Well before Wyloo Metals began its fight with BHP (NYSE: BHP; LSE: BHP; ASX: BHP) for Noront Resources (TSXV: NOT), the Australian company signed a definitive agreement with Toronto-based junior Orford Mining (TSXV: ORM) for its West Raglan nickel project in Quebec’s Nunavik region.
The deal, signed in January, sees Wyloo earning up to 80% of the West Raglan project by spending $25 million on exploration over the next seven years. Wyloo was expected to spend $1 million of the $25 million this year, but has already spent $1.7 million.

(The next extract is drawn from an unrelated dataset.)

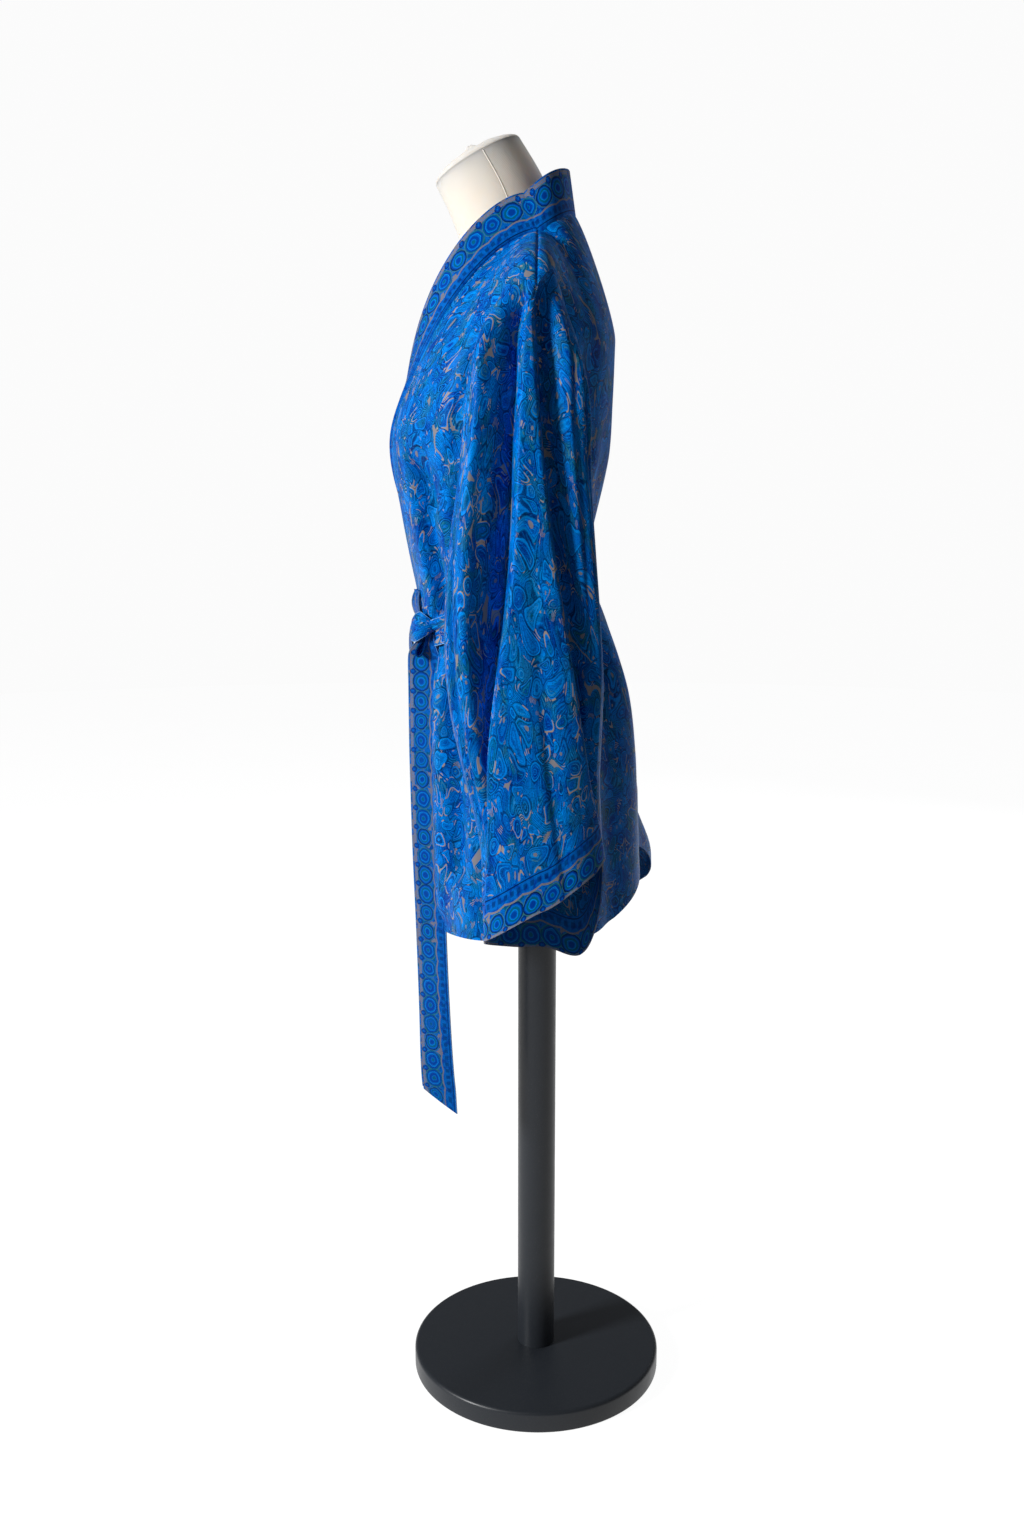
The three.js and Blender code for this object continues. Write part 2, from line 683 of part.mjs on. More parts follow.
function sash() {
  const columns = 54;
  const steps = [-SASH_WIDTH / 2, 0, SASH_WIDTH / 2];
  const skin = (thickness) =>
    steps.map((step) =>
      Array.from({ length: columns }, (_, index) => {
        const around = -180 + (index * 360) / columns;
        const [above, below] = [WAIST_LEVEL - 0.5, WAIST_LEVEL + 0.5];
        const perLevel = plainBody(around, below).distanceTo(plainBody(around, above));
        const level = WAIST_LEVEL + step / perLevel;
        return bodyPoint(around, level, sashStandOff(around) + thickness);
      }),
    );
  return wall(skin(BAND), skin(0), true);
}

// A hanging end of the sash: a flat ribbon whose middle runs through the table's rows.
function ribbon(rows, steps) {
  const across = [-0.5, -0.17, 0.17, 0.5];
  const skin = (offset) =>
    spread(0, rows.length - 1, steps).map((row) =>
      across.map((share) => {
        const turn = radians(column(rows, 'turn', row));
        const width = column(rows, 'width', row) * share;
        const cut = row === rows.length - 1 ? -2 * TAIL_SLANT * share : 0;
        const bow = 1.5 * (1 - (2 * share) ** 2) + offset;
        const x = column(rows, 'x', row) + width * Math.cos(turn) + bow * Math.sin(turn);
        const y = column(rows, 'y', row) + width * Math.sin(turn) - bow * Math.cos(turn);
        return new THREE.Vector3(x, y, column(rows, 'z', row) + cut);
      }),
    );
  return wall(skin(BAND / 2), skin(-BAND / 2), false);
}

// The half knot: a rounded wrap of the sash, turned to lie against the waist.
function knot() {
  const rings = spread(-1, 1, 9).map((height) => {
    const reach = Math.max(Math.sqrt(1 - height * height), 0.3);
    const pinch = 1 - 0.18 * Math.exp(-((height / 0.25) ** 2));
    return Array.from({ length: 20 }, (_, index) => {
      const angle = (index / 20) * 2 * Math.PI;
      const x = KNOT.halfX * reach * pinch * power(Math.cos(angle), 0.8);
      const y = KNOT.halfY * Math.sqrt(reach) * power(Math.sin(angle), 0.8);
      const turn = radians(KNOT.turn);
      return new THREE.Vector3(
        KNOT.x + x * Math.cos(turn) - y * Math.sin(turn),
        KNOT.y + x * Math.sin(turn) + y * Math.cos(turn),
        KNOT.z + KNOT.halfZ * height,
      );
    });
  });
  return loft(rings);
}

// The short loop of the sash that stands up out of the knot, in front of the pouched cloth.
function knotLoop() {
  const gap = LOOP.depth - BAND;
  const path = [
    [LOOP.bottom, 0],
    [mix(LOOP.bottom, LOOP.top, 0.6), 0],
    [LOOP.top - gap, 0],
    [LOOP.top, gap * 0.5],
    [LOOP.top - gap, gap],
    [mix(LOOP.bottom, LOOP.top, 0.6), gap],
    [LOOP.bottom, gap],
  ];
  const across = spread(-1, 1, 6);
  const skin = (offset) =>
    path.map(([z, back], row) => {
      const rise = (z - LOOP.bottom) / (LOOP.top - LOOP.bottom);
      const width = LOOP.halfWidth * (0.7 + 0.3 * Math.sin(rise * 2.4));
      const side = row < 3 ? -1 : row > 3 ? 1 : 0;
      const up = row === 3 ? 1 : Math.abs(row - 3) === 1 ? 0.5 : 0;
      return across.map((share) => {
        const droop = 5 * share * share * rise;
        const y = LOOP.front + back + side * offset + (share + 1) * 3.4;
        return new THREE.Vector3(LOOP.x + width * share, y, z + up * offset - droop);
      });
    });
  return wall(skin(BAND / 2), skin(-BAND / 2 + 0.4), false);
}

// ---------------------------------------------------------------- dress form and stand

// A ring of the form, tilted forward about the X axis.
function formRing(row) {
  const tilt = radians(row.tilt);
  return Array.from({ length: FORM_COLUMNS }, (_, index) => {
    const angle = (index / FORM_COLUMNS) * 2 * Math.PI;
    const forward = -row.depth * power(Math.cos(angle), 2 / row.square);
    const x = row.width * power(Math.sin(angle), 2 / row.square);
    return new THREE.Vector3(x, row.y + forward * Math.cos(tilt), row.z + forward * Math.sin(tilt));
  });
}

// A ring of the form that lies just inside the jacket's cloth.
function torsoRing(level, slack) {
  return Array.from({ length: FORM_COLUMNS }, (_, index) => {
    const around = (index / FORM_COLUMNS) * 360;
    const angle = around > 180 ? around - 360 : around;
    const underWrap = 1 - smooth(42, 78, Math.abs(angle));
    const inset = CLOTH + FORM_CLEAR + slack + underWrap * (WRAP_SINK + BAND - CLOTH);
    const normal = normalOf(plainBody, angle, level, 0.4, 0.02);
    return plainBody(angle, level).addScaledVector(normal, -inset);
  });
}

const TORSO_SLACK = table(
  ['level', 'slack'],
  [
    [1.1, 12],
    [1.6, 8],
    [2.1, 6],
    [2.8, 9],
    [3.6, 9],
    [4.4, 7],
    [5, 0.8],
    [5.6, 6],
    [6.4, 12],
    [7.4, 14],
  ],
);

function formBody() {
  const circle = (radius, z) =>
    Array.from({ length: FORM_COLUMNS }, (_, index) => {
      const angle = (index / FORM_COLUMNS) * 2 * Math.PI;
      return new THREE.Vector3(radius * Math.sin(angle), -radius * Math.cos(angle), z);
    });
  const torso = TORSO_SLACK.map((row) => torsoRing(row.level, row.slack));
  const last = torso[torso.length - 1];
  const hem = last.map((point) => new THREE.Vector3(point.x * 0.98, point.y * 0.98, FORM_BOTTOM + 12));
  const under = last.map((point) => new THREE.Vector3(point.x * 0.93, point.y * 0.93, FORM_BOTTOM));
  const socket = POST.radius + POST.clear;
  return loft([
    ...FORM_RINGS.map(formRing),
    ...torso,
    hem,
    under,
    circle(socket, FORM_BOTTOM),
    circle(socket, POST.socketTop),
  ]);
}

// The gathered cloth cap on the slanted top of the neck.
function neckCap() {
  const top = FORM_RINGS[0];
  const { thickness, dome, gather, ring } = NECK_CAP;
  const profile = [
    [0, 0],
    [top.depth - 2, 0],
    [top.depth, thickness * 0.6],
    [top.depth - 3, thickness + 1],
    [ring, thickness + dome * 0.8],
    [15, thickness + dome],
    [11, thickness + dome + gather * 0.45],
    [6, thickness + dome + gather * 0.9],
    [0, thickness + dome + gather],
  ].map(([radius, height]) => new THREE.Vector2(radius, height));
  const cap = new THREE.LatheGeometry(profile, FORM_COLUMNS);
  cap.rotateX(Math.PI / 2);
  cap.scale(top.width / top.depth, 1, 1);
  cap.rotateX(radians(top.tilt));
  const tilt = radians(top.tilt);
  const lift = 2 * SEAM;
  cap.translate(0, top.y - Math.sin(tilt) * lift, top.z + Math.cos(tilt) * lift);
  return cap;
}

function standBase() {
  const { radius, height, edge } = BASE;
  const shape = new THREE.Path();
  shape.moveTo(0, 0);
  shape.lineTo(radius - edge / 2, 0);
  shape.absarc(radius - edge / 2, edge / 2, edge / 2, -Math.PI / 2, 0, false);
  shape.absarc(radius - edge, height - edge, edge, 0, Math.PI / 2, false);
  shape.lineTo(0, height);
  const base = new THREE.LatheGeometry(shape.getPoints(2), 48);
  return base.rotateX(Math.PI / 2);
}

function standPost() {
  const foot = BASE.height + POST.clear;
  const top = POST.socketTop - POST.clear;
  const post = new THREE.CylinderGeometry(POST.radius, POST.radius, top - foot, POST.sides);
  post.rotateX(Math.PI / 2);
  return post.translate(0, 0, (foot + top) / 2);
}

// ---------------------------------------------------------------- the object

const object = new THREE.Group();

function add(name, geometry, finish) {
  const mesh = new THREE.Mesh(geometry, new THREE.MeshStandardMaterial(finish));
  mesh.name = name;
  object.add(mesh);
}

add('back', backPanel(), SILK);
add('front_left', frontPanel(1), SILK);
add('front_right', frontPanel(-1), SILK);
add('sleeve_left', sleeve(1), SILK);
add('sleeve_right', sleeve(-1), SILK);
add('cuff_left', cuff(1), BORDER);
add('cuff_right', cuff(-1), BORDER);
add('front_band', frontBand(), BORDER);
add('belt_waist', sash(), BORDER);
add('belt_knot', knot(), BORDER);
add('belt_loop', knotLoop(), BORDER);
add('belt_tail_long', ribbon(LONG_TAIL, 15), BORDER);
add('belt_tail_short', ribbon(SHORT_TAIL, 9), BORDER);
add('form_body', formBody(), CALICO);
add('form_neck_cap', neckCap(), CALICO);
add('stand_pole', standPost(), BLACK_SATIN);
add('stand_base', standBase(), BLACK_SATIN);

export default object;
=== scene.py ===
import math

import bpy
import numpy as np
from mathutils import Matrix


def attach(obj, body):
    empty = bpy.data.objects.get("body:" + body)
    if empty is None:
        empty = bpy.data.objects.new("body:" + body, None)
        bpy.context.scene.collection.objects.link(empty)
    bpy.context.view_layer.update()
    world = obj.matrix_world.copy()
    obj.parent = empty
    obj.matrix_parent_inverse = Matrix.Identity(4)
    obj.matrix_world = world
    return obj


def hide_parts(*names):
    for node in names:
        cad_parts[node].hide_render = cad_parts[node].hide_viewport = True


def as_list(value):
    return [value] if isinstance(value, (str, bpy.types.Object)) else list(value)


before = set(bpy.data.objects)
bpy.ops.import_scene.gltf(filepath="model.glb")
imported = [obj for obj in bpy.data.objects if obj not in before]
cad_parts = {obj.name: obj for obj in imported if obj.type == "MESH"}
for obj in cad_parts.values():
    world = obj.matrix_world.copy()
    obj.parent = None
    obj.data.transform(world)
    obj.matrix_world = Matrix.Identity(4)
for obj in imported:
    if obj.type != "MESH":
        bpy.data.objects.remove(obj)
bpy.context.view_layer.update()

# Looks of a silk kimono jacket with its sash, on a limbless dress form with a round post and base.
# The cloth is worked out in millimetres from the same sizes as the solids, and made in metres.
# +Z is up, the jacket's front faces -Y and the wearer's left is +X.

MM = 0.001

# ---------------------------------------------------------------- driving sizes, in mm and degrees

SHELL = 1.0  # visible thickness of the silk
BAND_SHELL = 1.6  # and of the folded band, cuffs and sash
KNOT_SHELL = 1.2
WRAP_LIFT = 4.5  # the left front stands off the body's surface where the fronts overlap
WRAP_SINK = 2.5  # and the right front lies below it
WRAP_ENDS = (42, 78)  # both come back to the surface between these angles
BAND_PROUD = 0.5
BAND_WIDTH = 48
BAND_TURNED_IN = 4.5  # its seam edge turns in under the panels
CUFF_WIDTH = 46
SASH_WIDTH = 34
SASH_CLOTH = 50.0  # printed width of the sash's cloth, from one selvedge's edge to the other's
SASH_SELVEDGE = 0.9
SASH_STAND_OFF = 4.1
SEAM_GROOVE = 2.2
FORM_CLEAR = 2.4
UNDERARM_CLEAR = 3

BASE = {"radius": 160, "height": 27, "edge": 5}
POST_RADIUS = 24
POST_TOP = 770
POST_GAP = 0.3  # between the post and what it stands in
FORM_BOTTOM = 712

NECK_SIDE = np.array([85.0, -3.0, 1412.0])
NECK_BACK = (40.0, 1443.0)  # y and z
NECK_FRONT = (-88.0, 1392.0)
NECK_SIDE_ANGLE = 50
ARMHOLE = {"front": 21, "back": 30, "bottom": 2.6}
ARMHOLE_LEVELS = np.array([0, 0.2, 0.4, 0.6, 0.8, 1, 1.3, 1.6, 1.9, 2.2, 2.4, 2.6])


def table(columns, rows):
    """Named columns of numbers."""
    return {name: np.array(values, float) for name, values in zip(columns, zip(*rows))}


SHOULDER = table(["x", "y", "z"], [
    list(NECK_SIDE),
    [125, -4, 1396],
    [163, -5, 1375],
    [190, -6, 1338],
])

# Rings round the body from the chest to the hem. They tilt: z_front in front, z_back behind.
BODY_RINGS = table(["z_front", "z_back", "front", "back", "side", "middle", "square"], [
    [1255, 1300, -149, 88, 180, -25, 2.3],
    [1188, 1235, -169, 86, 174, -30, 2.3],
    [1105, 1168, -158, 82, 160, -30, 2.3],
    [1022, 1088, -142, 66, 143, -28, 2.3],
    [966, 1043, -127, 56, 130, -28, 2.2],
    [905, 978, -127, 84, 147, -15, 2.3],
    [845, 905, -126, 109, 162, -5, 2.3],
    [775, 830, -125, 119, 168, 0, 2.3],
    [700, 765, -122, 122, 171, 0, 2.3],
    [615, 700, -116, 125, 173, 0, 2.3],
])
WAIST_LEVEL = 5
SEAT_LEVEL = 8  # below it the rings go over into the line of the hem
LAST_LEVEL = 10

HEM = table(["around", "z"], [
    [-180, 697], [-160, 640], [-135, 590], [-105, 560], [-45, 572], [0, 600], [45, 619],
    [90, 622], [135, 641], [160, 678],
])

FRONT_EDGE = table(["level", "around"], [
    [0, NECK_SIDE_ANGLE], [0.5, 36], [1, 22], [2, 9], [3, -6], [4, -16], [5, -22], [7, -28],
    [10, -37],
])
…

“That’s a sign of how much they like this asset and how interested they are in nickel,” says David Christie, Orford Mining’s president and CEO.
Orford had exploration teams working at West Raglan this summer doing prospecting, mapping and sampling work, although Christie notes that it’s a “very short window to explore our properties due to the weather that far north.”

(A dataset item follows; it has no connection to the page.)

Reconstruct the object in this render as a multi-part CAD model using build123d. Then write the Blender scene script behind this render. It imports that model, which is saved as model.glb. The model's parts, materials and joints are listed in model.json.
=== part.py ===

West Raglan was Orford’s first asset, a nickel-copper-platinum group element (PGE) project about 95 km south of the Inuit community of Salluit, well above the tree line in Nunavik. A camp scale property, West Raglan covers just under 84,000 hectares and is situated about 70 km (43 miles) west of two nickel mines, Canadian Royalties’ Nunavik nickel mine and Glencore’s (LSE: GLEN) Raglan nickel mine, the latter being the biggest nickel producer in Quebec.
Exploration work done to date at West Raglan has identified nickel-copper-cobalt-PGE mineralization across a strike length of more than 35 kilometres. Though the company has yet to release drill results, it says that six discoveries have been made, including five high grade mineralized lens clusters over a 2,500-metre strike length, with grades in the range of 2-3% nickel and 1% copper.
When the asset was acquired in 2012, interest in nickel-copper projects like West Raglan was low, Christie says, but now demand for the metal has taken off due to its use in the green energy transition.
“Things have certainly changed,” he told The Northern Miner. “Nickel has become a big target for the battery metals [sector], and with West Raglan being close to those two other mines, interest in it has been increasing. That’s one of the reasons that Wyloo became involved with us on this project.”
Along with exploration at West Raglan, the company has also continued work at its Qiqavik property, 20 km south of West Raglan. Qiqavik is an early-stage gold-copper project acquired in 2016. The 39,000-hectare, 100%-0wned project hosts several high-grade gold discoveries along a mineralized trend in excess of 40 km, but vast portions of the site remain underexplored, the company says.
This year Orford completed airborne geophysics, prospecting, till sampling and diamond drilling at Qiqavik. “We just finished all that in early September and we’re awaiting results as we speak,” Christie says, “and we’ve been working up from scratch, because there is little historical work done. But I believe there’s high grade gold there, at surface. I think it could be a brand-new gold district.”